Your task:
Restate the opening lines of the material below word for word, stopping after the line that contains "is when worn.".

** Start Information supplied **

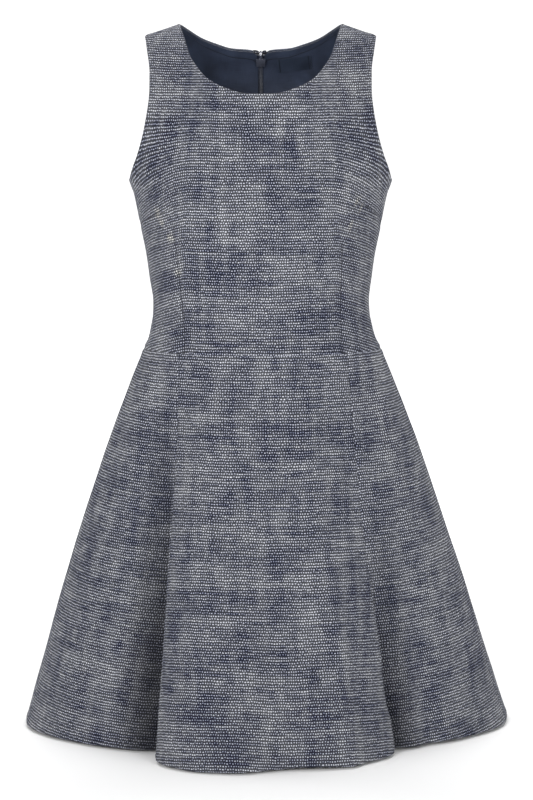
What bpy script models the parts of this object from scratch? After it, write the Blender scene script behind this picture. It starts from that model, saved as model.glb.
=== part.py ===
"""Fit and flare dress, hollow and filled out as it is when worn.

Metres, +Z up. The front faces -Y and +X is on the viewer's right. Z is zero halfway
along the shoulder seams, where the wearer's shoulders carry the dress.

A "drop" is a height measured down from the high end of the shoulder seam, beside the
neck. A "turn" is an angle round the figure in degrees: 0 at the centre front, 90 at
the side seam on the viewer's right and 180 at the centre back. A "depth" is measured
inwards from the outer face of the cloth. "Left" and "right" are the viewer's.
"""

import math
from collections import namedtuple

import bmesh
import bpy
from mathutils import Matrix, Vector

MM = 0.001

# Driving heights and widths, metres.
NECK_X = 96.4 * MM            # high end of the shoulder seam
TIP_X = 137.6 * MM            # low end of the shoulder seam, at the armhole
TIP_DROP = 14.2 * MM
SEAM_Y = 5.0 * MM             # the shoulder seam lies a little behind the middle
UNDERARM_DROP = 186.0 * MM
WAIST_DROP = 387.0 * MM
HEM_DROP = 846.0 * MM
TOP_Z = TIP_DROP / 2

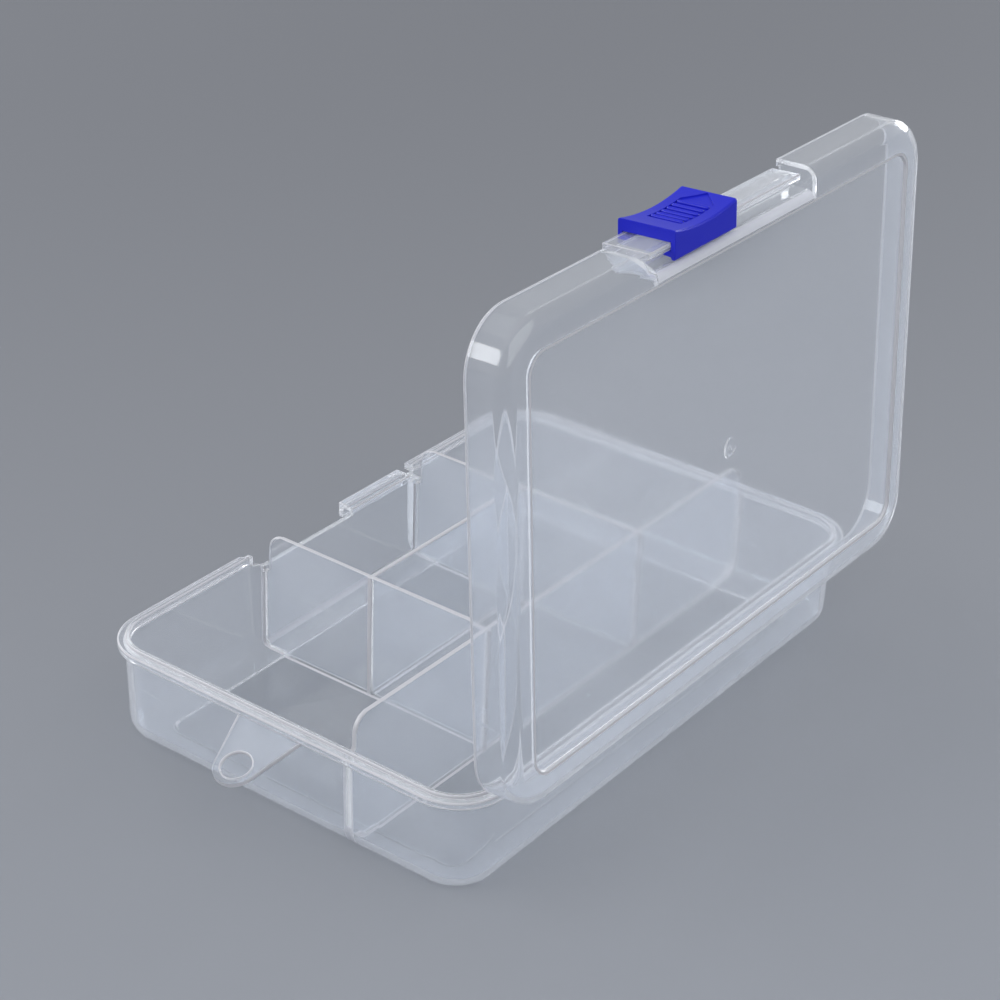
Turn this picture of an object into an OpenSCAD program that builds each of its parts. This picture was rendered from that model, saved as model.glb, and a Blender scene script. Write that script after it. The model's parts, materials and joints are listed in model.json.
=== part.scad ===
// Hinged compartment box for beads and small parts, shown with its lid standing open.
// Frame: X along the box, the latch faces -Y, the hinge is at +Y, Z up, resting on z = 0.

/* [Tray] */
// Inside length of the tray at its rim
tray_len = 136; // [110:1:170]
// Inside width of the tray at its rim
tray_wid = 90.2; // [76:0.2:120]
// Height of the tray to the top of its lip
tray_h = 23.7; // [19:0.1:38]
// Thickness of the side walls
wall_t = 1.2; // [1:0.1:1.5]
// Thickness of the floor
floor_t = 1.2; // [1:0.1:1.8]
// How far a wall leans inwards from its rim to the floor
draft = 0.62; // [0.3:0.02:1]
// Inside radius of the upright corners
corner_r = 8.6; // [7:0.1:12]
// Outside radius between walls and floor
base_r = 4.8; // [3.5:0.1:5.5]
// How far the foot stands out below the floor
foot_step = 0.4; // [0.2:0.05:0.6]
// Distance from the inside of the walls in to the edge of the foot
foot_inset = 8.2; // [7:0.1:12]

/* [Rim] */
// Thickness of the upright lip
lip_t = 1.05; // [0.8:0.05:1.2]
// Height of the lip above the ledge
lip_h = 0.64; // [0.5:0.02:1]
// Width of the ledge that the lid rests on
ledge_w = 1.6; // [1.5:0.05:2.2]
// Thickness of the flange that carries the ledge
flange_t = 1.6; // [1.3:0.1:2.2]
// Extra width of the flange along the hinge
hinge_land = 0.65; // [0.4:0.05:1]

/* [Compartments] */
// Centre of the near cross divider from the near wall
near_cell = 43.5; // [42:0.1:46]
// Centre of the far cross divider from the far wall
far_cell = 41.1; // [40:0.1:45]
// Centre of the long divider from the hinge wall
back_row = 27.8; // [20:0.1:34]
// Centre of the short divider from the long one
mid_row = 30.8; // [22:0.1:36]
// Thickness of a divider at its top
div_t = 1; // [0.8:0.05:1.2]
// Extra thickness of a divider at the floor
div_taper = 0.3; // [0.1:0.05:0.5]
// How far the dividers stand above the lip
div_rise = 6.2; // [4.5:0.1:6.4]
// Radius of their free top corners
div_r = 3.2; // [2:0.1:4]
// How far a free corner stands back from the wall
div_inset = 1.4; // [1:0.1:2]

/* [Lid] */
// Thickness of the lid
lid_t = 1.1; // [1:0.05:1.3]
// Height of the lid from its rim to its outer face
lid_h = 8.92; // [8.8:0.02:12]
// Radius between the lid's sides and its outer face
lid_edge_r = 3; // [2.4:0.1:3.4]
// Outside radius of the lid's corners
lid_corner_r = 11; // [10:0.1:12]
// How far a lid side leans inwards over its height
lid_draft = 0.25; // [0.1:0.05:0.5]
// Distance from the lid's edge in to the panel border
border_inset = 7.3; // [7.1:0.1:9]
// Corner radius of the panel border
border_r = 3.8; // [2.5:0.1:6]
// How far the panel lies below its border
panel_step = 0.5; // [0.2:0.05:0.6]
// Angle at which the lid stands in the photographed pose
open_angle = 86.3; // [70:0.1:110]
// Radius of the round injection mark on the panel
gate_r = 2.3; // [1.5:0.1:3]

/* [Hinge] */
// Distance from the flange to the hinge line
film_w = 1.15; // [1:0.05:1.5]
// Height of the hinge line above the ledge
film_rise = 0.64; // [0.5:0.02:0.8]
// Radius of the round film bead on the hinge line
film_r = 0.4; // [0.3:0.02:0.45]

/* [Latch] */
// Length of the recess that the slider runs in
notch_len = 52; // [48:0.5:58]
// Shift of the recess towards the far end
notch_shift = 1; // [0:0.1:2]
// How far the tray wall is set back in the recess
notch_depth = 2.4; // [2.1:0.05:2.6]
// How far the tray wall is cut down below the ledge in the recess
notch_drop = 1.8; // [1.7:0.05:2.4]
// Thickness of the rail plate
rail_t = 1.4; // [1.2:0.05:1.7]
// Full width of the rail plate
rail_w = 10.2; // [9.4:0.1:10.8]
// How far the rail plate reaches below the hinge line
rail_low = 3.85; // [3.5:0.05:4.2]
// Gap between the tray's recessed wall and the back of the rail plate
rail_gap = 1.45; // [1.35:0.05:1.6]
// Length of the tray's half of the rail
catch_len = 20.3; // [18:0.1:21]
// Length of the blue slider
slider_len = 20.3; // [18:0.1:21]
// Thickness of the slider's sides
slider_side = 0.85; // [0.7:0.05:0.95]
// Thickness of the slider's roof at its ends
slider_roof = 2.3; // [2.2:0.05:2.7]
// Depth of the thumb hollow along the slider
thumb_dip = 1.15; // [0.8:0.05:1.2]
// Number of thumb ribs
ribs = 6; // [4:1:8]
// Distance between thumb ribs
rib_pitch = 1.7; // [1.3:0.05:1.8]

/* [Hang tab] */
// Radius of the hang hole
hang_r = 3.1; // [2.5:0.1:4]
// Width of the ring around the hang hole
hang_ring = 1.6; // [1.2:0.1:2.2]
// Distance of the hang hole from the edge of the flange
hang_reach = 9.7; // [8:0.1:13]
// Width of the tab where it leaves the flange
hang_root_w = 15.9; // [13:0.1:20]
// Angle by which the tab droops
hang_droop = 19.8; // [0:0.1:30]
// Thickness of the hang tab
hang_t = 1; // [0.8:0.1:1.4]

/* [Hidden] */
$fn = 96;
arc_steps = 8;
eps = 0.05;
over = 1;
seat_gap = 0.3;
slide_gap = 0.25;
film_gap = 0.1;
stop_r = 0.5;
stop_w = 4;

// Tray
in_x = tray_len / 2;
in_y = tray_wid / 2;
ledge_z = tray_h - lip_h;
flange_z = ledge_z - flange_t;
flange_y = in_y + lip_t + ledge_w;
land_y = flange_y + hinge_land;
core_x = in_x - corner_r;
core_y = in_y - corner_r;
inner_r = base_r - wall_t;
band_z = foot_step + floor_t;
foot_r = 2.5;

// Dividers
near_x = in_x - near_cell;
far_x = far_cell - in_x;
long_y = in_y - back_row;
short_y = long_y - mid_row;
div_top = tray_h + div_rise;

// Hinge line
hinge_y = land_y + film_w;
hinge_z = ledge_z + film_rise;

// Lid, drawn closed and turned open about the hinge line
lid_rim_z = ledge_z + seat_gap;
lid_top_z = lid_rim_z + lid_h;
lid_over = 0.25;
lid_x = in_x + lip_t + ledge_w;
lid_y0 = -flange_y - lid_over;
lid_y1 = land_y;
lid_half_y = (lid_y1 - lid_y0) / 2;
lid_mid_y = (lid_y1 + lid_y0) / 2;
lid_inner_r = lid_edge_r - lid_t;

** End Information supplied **

Answer in full:
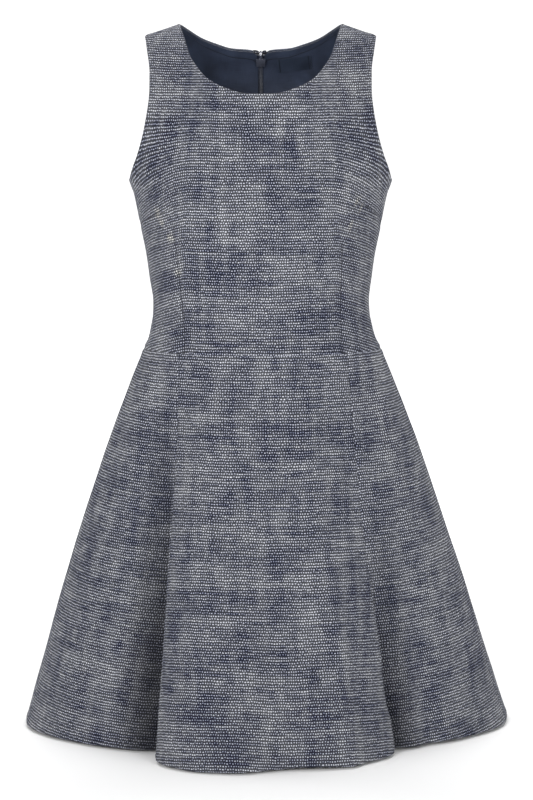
What bpy script models the parts of this object from scratch? After it, write the Blender scene script behind this picture. It starts from that model, saved as model.glb.
=== part.py ===
"""Fit and flare dress, hollow and filled out as it is when worn.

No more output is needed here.